Mas, se você já é do tipo que pensa na última sentença, eu te digo: pode ser. O problema é que não temos números para sustentar essas suposições. Não sabemos o quanto os scans realmente afetam nas vendas das editoras, nem qual a % dos leitores “sanguessugas” na nossa população.
Numa tentativa de jogar uma luz sobre essas quesões, eu e meu xará, o Léo Santana, disponibilizamos uma pesquisa virtual, que alguns leitores responderam, para termos ao menos uma idéia de quando, aqueles que lêem scans, acabam comprando as revistas depois.
Claro que o ideal seria que as editoras, que são as maiores interessadas, disponibilizassem recursos para se elaborar uma pesquisa mais criteriosa. De qualquer forma, quem quiser conferir o resultado, se já não o fez, o relatório se encontra no site da Quadrinhópole, na parte de downloads.

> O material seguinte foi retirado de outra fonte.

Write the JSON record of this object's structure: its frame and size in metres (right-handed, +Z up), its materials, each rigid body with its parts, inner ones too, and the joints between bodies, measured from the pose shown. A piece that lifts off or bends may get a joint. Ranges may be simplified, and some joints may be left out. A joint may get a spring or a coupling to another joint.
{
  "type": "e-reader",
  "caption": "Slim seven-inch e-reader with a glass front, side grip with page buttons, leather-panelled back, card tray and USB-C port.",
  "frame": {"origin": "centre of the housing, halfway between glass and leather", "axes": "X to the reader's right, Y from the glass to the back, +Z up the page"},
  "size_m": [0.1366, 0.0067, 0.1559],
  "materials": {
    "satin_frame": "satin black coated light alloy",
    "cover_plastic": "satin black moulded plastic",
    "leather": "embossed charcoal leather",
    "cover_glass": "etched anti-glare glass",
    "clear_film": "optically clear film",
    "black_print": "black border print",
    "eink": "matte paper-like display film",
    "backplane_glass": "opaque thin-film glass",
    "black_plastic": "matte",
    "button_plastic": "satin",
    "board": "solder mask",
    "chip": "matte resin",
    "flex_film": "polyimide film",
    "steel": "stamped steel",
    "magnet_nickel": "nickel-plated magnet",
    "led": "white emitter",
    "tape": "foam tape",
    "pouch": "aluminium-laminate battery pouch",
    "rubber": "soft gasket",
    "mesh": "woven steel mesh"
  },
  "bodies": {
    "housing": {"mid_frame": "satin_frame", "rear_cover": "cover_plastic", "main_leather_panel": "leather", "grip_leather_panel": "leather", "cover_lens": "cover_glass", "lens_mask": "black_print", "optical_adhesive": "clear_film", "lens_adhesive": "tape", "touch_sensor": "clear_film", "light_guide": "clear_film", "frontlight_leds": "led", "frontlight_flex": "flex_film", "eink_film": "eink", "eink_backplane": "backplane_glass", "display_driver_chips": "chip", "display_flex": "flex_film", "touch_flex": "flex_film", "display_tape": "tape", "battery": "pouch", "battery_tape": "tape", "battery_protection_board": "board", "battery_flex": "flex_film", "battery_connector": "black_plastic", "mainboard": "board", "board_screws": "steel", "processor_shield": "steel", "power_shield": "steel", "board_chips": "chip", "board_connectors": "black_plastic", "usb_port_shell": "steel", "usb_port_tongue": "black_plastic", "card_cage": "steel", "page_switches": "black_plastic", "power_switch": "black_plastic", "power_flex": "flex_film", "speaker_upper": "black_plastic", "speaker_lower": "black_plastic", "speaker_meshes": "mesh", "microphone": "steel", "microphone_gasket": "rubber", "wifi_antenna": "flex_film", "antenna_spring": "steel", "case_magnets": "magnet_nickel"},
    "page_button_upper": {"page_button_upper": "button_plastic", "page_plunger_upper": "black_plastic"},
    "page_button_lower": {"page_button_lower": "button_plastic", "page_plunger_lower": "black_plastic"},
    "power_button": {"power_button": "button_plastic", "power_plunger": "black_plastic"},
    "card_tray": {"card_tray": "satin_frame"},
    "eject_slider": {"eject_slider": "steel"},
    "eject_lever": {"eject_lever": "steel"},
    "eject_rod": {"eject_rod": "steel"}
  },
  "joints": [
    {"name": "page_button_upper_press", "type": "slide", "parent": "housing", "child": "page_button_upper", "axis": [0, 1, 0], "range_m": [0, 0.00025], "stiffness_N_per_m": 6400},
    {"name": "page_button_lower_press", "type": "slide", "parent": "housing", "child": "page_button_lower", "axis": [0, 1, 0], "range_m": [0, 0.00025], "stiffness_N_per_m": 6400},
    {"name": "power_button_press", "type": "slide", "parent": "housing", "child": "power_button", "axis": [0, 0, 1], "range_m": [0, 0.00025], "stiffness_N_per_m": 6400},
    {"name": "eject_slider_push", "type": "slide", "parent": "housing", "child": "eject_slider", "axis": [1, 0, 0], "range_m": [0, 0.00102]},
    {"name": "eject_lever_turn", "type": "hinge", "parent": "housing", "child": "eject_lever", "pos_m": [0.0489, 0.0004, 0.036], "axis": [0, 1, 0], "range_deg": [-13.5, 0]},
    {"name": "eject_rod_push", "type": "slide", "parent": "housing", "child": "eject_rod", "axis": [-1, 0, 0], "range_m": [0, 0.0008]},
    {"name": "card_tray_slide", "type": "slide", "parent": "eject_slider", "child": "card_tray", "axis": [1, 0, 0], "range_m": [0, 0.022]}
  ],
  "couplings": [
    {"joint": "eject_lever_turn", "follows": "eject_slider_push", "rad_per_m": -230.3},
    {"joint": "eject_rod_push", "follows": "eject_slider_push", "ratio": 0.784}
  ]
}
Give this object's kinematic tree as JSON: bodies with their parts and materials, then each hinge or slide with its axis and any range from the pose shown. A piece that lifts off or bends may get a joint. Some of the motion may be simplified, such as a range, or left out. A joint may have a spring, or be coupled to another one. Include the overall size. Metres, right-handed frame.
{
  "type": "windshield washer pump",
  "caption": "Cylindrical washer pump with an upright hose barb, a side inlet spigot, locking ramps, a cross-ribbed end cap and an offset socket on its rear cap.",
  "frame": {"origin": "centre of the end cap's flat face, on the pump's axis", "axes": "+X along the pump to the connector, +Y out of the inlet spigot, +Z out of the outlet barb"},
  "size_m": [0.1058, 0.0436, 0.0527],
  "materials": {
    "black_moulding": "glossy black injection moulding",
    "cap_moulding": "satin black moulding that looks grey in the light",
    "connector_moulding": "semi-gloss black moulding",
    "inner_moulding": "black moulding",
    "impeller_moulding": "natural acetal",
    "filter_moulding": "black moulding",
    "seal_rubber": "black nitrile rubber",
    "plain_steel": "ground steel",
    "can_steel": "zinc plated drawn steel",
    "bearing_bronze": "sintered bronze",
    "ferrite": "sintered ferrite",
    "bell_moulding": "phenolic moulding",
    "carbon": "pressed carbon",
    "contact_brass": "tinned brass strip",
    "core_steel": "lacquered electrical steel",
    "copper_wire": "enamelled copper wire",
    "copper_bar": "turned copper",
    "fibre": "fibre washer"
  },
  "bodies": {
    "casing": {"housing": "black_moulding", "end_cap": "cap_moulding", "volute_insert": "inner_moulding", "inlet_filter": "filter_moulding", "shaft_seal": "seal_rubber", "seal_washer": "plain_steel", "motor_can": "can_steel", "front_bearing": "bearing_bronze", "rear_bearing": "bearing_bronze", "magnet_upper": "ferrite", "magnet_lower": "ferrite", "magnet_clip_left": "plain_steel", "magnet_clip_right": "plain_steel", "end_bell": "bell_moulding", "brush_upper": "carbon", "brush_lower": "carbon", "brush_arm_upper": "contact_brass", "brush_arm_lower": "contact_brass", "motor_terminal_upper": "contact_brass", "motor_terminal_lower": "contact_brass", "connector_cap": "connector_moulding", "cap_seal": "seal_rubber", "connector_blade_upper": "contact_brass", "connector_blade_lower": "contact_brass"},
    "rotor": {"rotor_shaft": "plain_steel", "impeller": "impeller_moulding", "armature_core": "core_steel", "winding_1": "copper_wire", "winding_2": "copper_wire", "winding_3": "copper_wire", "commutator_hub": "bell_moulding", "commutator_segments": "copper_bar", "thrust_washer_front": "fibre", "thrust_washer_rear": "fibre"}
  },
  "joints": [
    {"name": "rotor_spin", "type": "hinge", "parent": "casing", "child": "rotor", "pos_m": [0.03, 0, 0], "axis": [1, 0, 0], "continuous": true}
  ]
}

Para fechar, respondo à pergunta que eu mesmo fiz: “Os scans são o futuro?”. Na minha opinião, são, sim. Infelizmente. Não se pode lutar contra a evolução, e tudo indica que no futuro, os quadrinhos serão lidos no laptop e no iphone. Já inclusive existe gente fazendo HQ para esses formatos.

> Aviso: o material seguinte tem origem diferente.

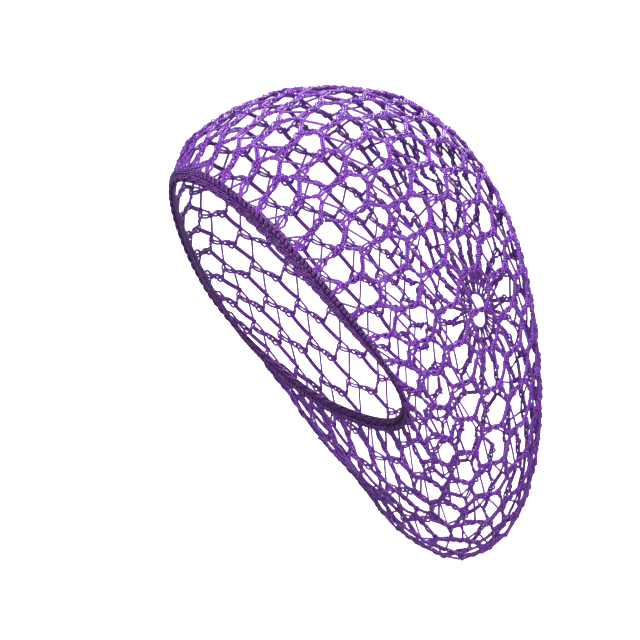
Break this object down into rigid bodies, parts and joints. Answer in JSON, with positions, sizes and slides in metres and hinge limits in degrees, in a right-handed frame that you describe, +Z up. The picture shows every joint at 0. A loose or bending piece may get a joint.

Por hora, enquanto os quadrinhos impressos não acabam, o jeito é valer-se da velha máxima: “não pode com ele, junte-se a ele”. Ou seja, utilizar os scans de forma que eles proporcionem a divulgação necessária para ajudar a construir um mercado de HQs mais forte no Brasil, como já vem acontecendo, pouco a pouco.
Um tema polêmico muito bem colocado e ponderado. Para mim, é uma questão de sobrevivência do mercado. Se ninguém compra, as editoras desaparecem e vamos ficar vivendo de velhos gibis. É como no cinema, se neguinho baixar um filme em 30 segundos, como acontecerá em breve, quem bancará grandes produções?
Pues. Dificilmente a coisa retornará. Mas realmente fica a pergunta – o que acontecerá com o mercado? Vai se despedaçar? Péssimo momento para tentar criar um mercado de quadrinhos nacional (e viver disso). É tarde demais? Só o sombra sabe.